Desde ese punto de vista, el llamado kirchnerismo no es muy diferente al menemismo de los años noventa, del que nadie se hace cargo cuando, casi todos, fueron oficialistas.
Yendo al hueso: ¿Scioli es o no peronista? Macri, obviamente, no lo es. A priori, Scioli es el único candidato peronista de los dos que quedaron en carrera, más allá de que la papeleta no lo diga textualmente. Más rotundo todavía: ¿cuántos peronistas lloraron –lloramos- porque quedaron en el camino personajes como Sabbatella, Aníbal Fernández, Milagro Sala, Hugo Curto y otros? No muchos, creo. Tampoco tenemos mucho que ver con Carrió, Morales o Melconián, a qué negarlo.
Sin embargo, tampoco la disyuntiva es el tajante “Braden o Perón” de 1946 ni el glamoroso “Liberación o Dependencia” de 1973. No. Las opciones no son tan claras, al menos no tan obvias. En todo caso, para buena parte del peronismo, la duda es hasta dónde Scioli puede convocar y liderar una renovación de cuño peronista, democrático, republicano y federal; o, dicho con otras palabras, hasta dónde será capaz de aguantar el embate del cristinismo duro, decidió a volver en el 2019.
Segunda aclaración necesaria: “Cambiemos” es una opción democrática, con la que puede coincidirse o no, pero reconociendo que hizo todos los deberes que mandan la Constitución y las leyes, a diferencia del gorilaje del pasado que corría a golpear las puertas de las cuarteles. Mauricio Macri hizo el cursus honorum que lo habilita a ocupar legítimamente, si la gente así lo decide, el sillón de Rivadavia. Incluso, es, probablemente, una alternativa más tentadora para la clase media, para los jóvenes y, en general, para quienes sienten hartazgo por cierta liturgia empalagosa que marca el estilo del actual gobierno.
“Para un peronista no hay nada mejor que otro peronista”, rezan, tallado en piedra, las 20 verdades justicialistas. Sin embargo, su propio autor, varias décadas después introdujo una enmienda y desde entonces quedó: “Para un argentino no hay nada mejor que otro argentino”. No aclare, que oscurece, podría quejarse un buen peronista que presiente que plantear las cosas de esa manera no ayuda demasiado a desenredar el intríngulis del presente, sino a complicarlo.
Sin embargo, la cosa no es tan compleja como parece y, mucho menos, dramática. Por la sencilla razón de que estamos en democracia, y los probables errores, aún los que cometen los ciudadanos de buena fe, pueden corregirse sin que cuesten vidas ni corra sangre como en el pasado.
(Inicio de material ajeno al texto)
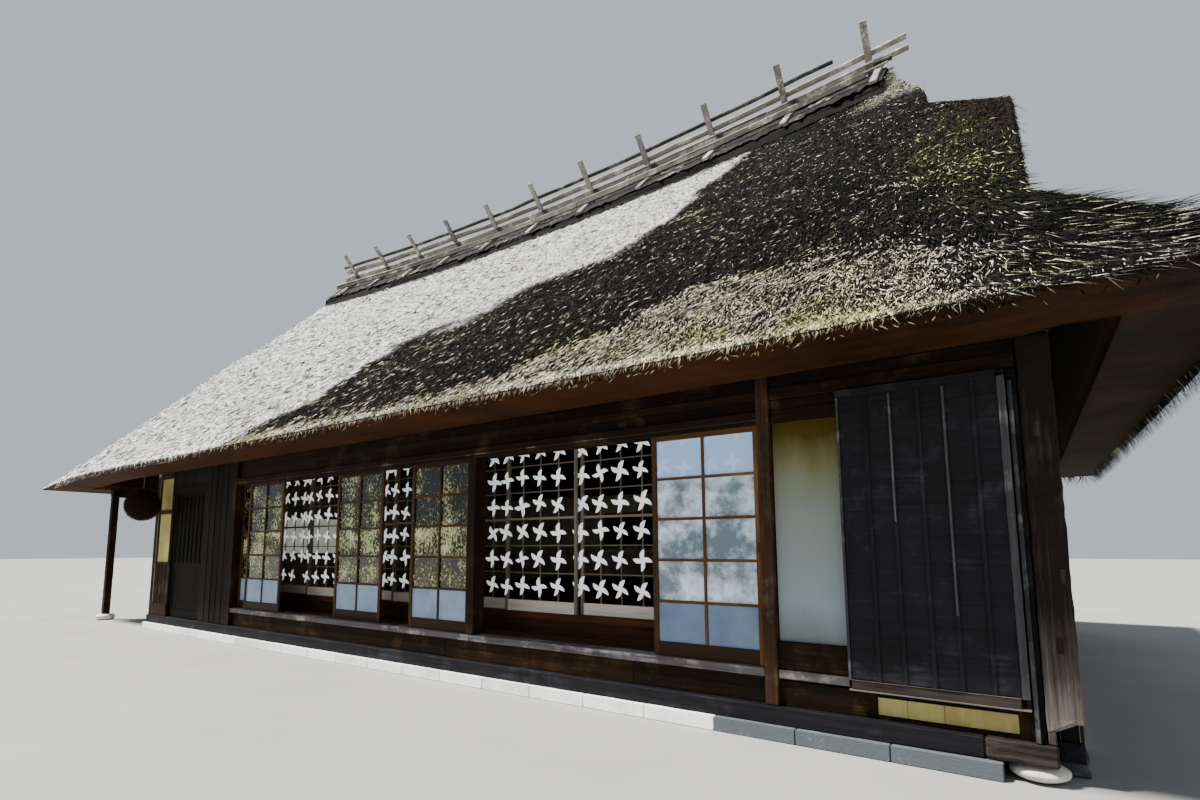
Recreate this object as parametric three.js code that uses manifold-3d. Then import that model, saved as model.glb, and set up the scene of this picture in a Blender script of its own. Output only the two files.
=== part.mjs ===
// A thatched minka farmhouse: timber frame on kerb stones, sliding doors, veranda floor and helmet-shaped roof.
// Millimetres, +Z up, the front wall along X and facing -Y, origin on the ground under the roof's centre.
import * as THREE from "three";
import { mergeVertices } from "three/addons/utils/BufferGeometryUtils.js";
import Module from "manifold-3d";

// Driving dimensions
const ROOF_LENGTH = 15680; // eave to eave along the front
const ROOF_DEPTH = 10050; // eave to eave from front to back
const EAVE_Z = 2518; // top edge of the eaves
const EAVE_DROP = 52; // how much lower the inner edge of the cut eave lies
const EAVE_CUT = 600; // width of the cut thatch under the eaves
const FRONT_SLOPE = 1.0; // rise over run of the two long roof faces
const SKIRT_SLOPE = 1.12; // rise over run of the low end faces
const VERGE_INSET = 900; // from the end eave in to the upright verge
const HIP_CORNER_Z = 5220; // lower edge of the small end faces at the ridge
const RIDGE_INSET = ROOF_LENGTH / 9; // from the left eave in to the end of the ridge
const RIDGE_SHORT = 358; // how much sooner the ridge ends on the right
const HOOD_FOOT = [690, 670]; // in from the verge and up, to the foot of the end step in the thatch
const HOOD_STEP = [50, 530]; // in and up, to the top of that step
const SAG = 290; // how far the ridge hangs in its middle
const DROOP = 150; // how far the eaves have sunk at the porch end
const SLICES = 18; // straight stretches that the roof's curve is made of
const WALL_RIGHT = 6964; // outer face of the right end wall
const WALL_LEFT = -5140; // outer face of the left end wall
const WALL_FRONT = -4125; // front face of the posts
const WALL_BACK = 4125; // back face of the back wall
const WALL_THICK = 90; // clay and plaster infill
const POST = 125; // a plain square post
const CORNER_POST = 170;
const GAP = 0.3; // between pieces that touch
const KERB_TOP = 100;
const BEAM_TOP = 220; // top of the ground beams
const TRACK_TOP = 464; // top of the door track
const DOOR_BOTTOM = 469;
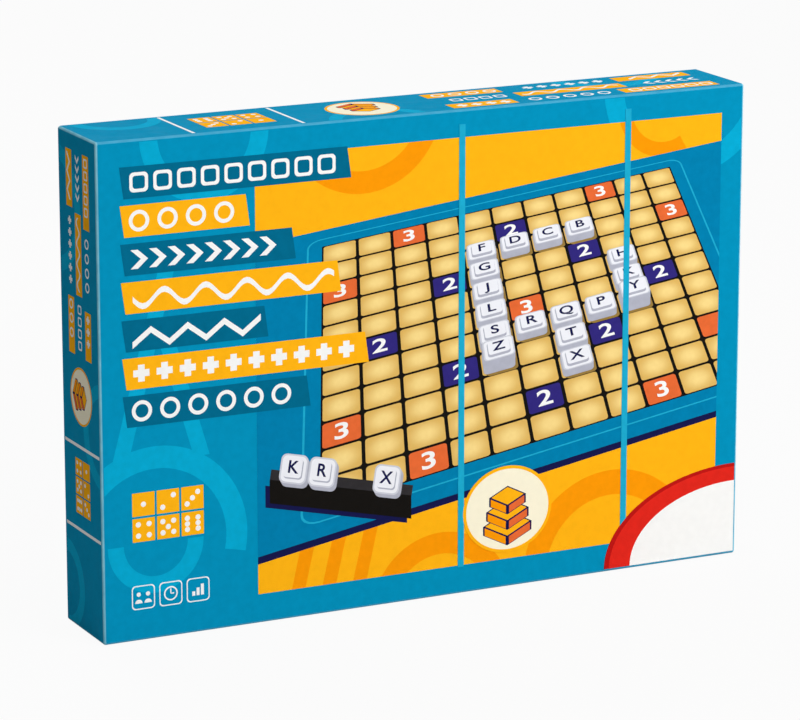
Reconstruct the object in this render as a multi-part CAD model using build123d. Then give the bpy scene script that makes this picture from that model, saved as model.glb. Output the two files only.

A cualquiera -repito y enfatizo: a cualquiera- de los dos que le toque gobernar, puede ser premiado, en su caso, con un segundo mandato o, según las circunstancias, removido por el voto cuando llegue la hora. Ese es el gran, gran valor intrínseco de la democracia.
No es fácil, pero creo que la misión histórica del peronismo en esta hora debiera ser aceptar el desafío, incómodo tal vez para muchos, de ayudar u obligar a Scioli, en su caso, a volver a las fuentes, a apartarse de lo que no gusta; o, en caso contrario, desde el llano, ayudar u obligar al peronismo a renovarse, a reinventarse una vez más como lo hizo tantas veces a lo largo de su historia, esperando su turno, para cuando la sociedad así lo disponga.